**DATA EXCERPTS**

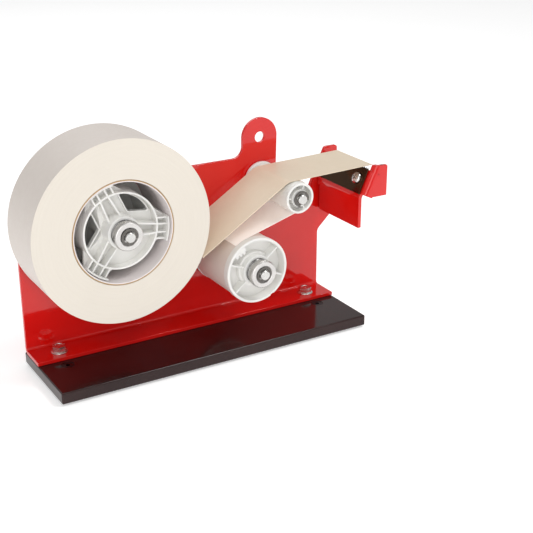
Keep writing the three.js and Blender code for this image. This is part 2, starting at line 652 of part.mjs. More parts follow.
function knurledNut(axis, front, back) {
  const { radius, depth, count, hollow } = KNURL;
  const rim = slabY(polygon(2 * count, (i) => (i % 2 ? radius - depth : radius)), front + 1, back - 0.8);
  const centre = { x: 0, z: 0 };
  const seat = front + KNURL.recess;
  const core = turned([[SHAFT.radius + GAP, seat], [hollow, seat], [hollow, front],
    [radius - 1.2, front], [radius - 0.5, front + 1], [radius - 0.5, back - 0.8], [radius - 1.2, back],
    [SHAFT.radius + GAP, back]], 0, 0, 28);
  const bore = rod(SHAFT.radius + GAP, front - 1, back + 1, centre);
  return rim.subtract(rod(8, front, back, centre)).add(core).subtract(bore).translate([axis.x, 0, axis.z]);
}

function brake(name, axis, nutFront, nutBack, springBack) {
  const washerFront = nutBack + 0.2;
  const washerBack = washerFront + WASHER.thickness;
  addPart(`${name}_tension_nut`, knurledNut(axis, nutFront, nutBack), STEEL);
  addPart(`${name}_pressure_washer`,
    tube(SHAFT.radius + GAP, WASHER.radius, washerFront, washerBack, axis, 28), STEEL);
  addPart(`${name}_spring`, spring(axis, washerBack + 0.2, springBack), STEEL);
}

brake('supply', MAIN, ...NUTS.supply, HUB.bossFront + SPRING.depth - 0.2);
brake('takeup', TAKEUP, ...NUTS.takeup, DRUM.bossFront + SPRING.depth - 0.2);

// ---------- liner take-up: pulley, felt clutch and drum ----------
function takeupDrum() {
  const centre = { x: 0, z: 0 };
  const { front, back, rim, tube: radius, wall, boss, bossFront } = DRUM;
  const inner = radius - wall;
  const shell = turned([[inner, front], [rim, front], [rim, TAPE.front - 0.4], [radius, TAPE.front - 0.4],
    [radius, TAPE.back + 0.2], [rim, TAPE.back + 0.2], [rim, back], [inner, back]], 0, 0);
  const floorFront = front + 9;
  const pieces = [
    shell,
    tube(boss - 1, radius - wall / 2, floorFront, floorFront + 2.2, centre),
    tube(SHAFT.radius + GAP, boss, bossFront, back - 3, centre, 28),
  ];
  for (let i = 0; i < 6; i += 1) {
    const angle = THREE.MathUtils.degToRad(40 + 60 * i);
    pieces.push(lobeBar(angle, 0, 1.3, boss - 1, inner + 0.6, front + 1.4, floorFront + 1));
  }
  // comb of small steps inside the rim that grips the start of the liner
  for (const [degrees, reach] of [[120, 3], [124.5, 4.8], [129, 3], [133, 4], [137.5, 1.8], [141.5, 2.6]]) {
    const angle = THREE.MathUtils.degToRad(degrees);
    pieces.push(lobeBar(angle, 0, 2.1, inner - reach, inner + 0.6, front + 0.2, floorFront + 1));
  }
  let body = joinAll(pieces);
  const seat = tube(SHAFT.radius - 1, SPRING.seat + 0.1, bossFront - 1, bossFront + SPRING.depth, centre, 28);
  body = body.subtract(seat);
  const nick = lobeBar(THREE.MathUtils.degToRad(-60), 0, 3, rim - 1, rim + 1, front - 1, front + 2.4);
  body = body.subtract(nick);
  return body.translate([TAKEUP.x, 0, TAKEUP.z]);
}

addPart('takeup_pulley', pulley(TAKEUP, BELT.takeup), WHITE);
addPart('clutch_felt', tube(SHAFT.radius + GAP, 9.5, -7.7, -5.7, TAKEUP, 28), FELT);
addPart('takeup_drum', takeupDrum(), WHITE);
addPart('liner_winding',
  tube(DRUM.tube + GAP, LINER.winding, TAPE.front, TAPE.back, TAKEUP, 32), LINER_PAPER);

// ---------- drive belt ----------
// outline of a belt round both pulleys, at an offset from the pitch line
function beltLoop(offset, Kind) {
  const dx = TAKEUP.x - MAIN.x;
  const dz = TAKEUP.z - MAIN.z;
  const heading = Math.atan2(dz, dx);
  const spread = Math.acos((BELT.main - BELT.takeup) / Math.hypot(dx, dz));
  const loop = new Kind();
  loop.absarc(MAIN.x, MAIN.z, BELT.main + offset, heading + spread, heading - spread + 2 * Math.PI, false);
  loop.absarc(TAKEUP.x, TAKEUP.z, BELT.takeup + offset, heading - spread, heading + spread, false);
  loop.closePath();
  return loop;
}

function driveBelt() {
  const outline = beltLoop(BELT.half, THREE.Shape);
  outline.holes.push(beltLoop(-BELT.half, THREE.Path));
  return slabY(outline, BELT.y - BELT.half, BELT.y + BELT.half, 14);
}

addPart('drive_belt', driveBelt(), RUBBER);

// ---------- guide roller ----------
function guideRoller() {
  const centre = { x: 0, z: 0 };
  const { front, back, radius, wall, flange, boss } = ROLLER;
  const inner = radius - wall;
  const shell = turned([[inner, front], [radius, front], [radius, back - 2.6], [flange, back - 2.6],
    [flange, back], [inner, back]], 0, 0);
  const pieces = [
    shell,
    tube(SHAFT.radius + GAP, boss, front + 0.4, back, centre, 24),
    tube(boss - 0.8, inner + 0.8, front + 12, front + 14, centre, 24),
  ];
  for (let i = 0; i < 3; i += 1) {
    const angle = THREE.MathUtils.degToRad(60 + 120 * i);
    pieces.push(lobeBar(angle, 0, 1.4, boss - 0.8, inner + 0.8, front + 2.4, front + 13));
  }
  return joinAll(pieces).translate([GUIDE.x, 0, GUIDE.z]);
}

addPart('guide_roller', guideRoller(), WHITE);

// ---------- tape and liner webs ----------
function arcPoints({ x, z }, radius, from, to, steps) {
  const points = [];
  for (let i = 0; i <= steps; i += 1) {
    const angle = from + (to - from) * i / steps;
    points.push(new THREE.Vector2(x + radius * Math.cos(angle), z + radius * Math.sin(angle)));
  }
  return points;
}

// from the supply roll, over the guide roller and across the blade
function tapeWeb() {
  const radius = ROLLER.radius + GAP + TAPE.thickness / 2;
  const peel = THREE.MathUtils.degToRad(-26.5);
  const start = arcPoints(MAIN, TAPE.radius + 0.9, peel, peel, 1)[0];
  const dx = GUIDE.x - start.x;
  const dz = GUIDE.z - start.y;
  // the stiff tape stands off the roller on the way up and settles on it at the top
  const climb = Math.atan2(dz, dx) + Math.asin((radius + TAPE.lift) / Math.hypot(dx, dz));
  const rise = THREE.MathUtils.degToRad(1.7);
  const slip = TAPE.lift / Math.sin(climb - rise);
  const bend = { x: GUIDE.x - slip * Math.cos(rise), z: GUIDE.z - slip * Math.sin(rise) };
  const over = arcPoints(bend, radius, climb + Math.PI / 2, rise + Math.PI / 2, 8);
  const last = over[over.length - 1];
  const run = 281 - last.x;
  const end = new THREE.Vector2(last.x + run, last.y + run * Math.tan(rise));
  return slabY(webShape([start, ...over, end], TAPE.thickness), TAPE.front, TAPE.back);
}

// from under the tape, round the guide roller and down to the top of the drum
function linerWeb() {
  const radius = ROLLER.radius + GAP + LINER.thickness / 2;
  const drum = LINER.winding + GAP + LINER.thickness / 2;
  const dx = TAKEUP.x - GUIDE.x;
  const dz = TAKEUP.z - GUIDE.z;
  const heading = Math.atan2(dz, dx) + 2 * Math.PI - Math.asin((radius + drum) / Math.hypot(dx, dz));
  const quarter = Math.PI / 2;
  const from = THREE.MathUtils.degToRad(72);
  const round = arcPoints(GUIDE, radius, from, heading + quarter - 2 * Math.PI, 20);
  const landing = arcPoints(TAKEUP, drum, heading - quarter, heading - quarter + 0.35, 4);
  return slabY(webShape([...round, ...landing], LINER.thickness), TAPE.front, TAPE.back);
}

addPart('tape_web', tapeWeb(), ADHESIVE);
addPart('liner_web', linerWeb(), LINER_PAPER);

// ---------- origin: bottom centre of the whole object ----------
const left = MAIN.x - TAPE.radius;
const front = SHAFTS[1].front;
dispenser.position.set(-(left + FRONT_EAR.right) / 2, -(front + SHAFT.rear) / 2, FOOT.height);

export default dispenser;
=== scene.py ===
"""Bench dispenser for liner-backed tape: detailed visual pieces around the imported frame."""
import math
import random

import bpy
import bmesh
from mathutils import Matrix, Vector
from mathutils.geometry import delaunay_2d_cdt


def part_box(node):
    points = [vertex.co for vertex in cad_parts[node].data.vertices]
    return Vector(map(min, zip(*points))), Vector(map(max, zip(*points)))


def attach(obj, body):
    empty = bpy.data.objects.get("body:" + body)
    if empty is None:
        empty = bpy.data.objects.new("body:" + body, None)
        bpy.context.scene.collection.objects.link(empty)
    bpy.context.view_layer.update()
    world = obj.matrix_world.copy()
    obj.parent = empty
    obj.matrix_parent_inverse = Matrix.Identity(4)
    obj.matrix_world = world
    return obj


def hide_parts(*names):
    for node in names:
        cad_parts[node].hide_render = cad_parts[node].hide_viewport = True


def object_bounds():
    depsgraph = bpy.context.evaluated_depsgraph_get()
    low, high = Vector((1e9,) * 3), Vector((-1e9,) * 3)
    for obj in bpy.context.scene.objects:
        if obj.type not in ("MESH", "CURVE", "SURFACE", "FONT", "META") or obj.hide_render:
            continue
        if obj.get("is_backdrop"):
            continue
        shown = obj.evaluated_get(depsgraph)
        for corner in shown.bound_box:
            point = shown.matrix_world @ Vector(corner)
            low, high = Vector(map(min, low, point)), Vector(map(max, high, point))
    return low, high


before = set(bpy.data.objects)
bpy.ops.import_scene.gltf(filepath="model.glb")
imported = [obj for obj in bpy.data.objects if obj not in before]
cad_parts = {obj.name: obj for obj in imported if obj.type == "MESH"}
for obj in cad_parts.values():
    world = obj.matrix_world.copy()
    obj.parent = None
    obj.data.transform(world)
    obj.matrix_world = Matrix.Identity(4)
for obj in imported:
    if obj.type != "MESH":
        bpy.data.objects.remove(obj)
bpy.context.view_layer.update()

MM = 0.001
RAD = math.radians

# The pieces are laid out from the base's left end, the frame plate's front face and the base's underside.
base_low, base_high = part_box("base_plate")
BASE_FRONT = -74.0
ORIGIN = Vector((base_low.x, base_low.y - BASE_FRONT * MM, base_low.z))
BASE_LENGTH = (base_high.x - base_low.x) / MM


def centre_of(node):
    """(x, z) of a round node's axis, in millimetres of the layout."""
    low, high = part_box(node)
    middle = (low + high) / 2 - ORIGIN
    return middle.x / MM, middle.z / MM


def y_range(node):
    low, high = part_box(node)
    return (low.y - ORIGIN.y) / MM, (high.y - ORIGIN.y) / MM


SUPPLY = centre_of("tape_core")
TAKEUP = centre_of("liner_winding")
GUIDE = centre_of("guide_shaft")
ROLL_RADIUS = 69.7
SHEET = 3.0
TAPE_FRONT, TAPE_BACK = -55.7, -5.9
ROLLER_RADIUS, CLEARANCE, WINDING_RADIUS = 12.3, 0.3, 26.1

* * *

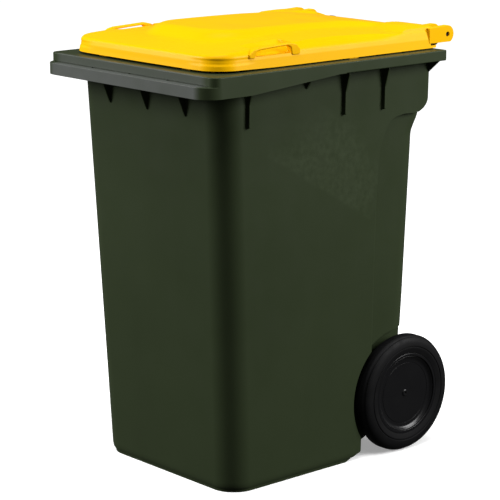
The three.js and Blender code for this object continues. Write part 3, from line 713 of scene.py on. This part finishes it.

**EXERCISE GOAL**
Only the lines from the one with "return low, high" up to the one with "BASE_LENGTH = (base_high.x - base_low.x) / MM" should be repeated, both included, exactly as they appear.

**CORRECT OUTPUT**
    return low, high


before = set(bpy.data.objects)
bpy.ops.import_scene.gltf(filepath="model.glb")
imported = [obj for obj in bpy.data.objects if obj not in before]
cad_parts = {obj.name: obj for obj in imported if obj.type == "MESH"}
for obj in cad_parts.values():
    world = obj.matrix_world.copy()
    obj.parent = None
    obj.data.transform(world)
    obj.matrix_world = Matrix.Identity(4)
for obj in imported:
    if obj.type != "MESH":
        bpy.data.objects.remove(obj)
bpy.context.view_layer.update()

MM = 0.001
RAD = math.radians

# The pieces are laid out from the base's left end, the frame plate's front face and the base's underside.
base_low, base_high = part_box("base_plate")
BASE_FRONT = -74.0
ORIGIN = Vector((base_low.x, base_low.y - BASE_FRONT * MM, base_low.z))
BASE_LENGTH = (base_high.x - base_low.x) / MM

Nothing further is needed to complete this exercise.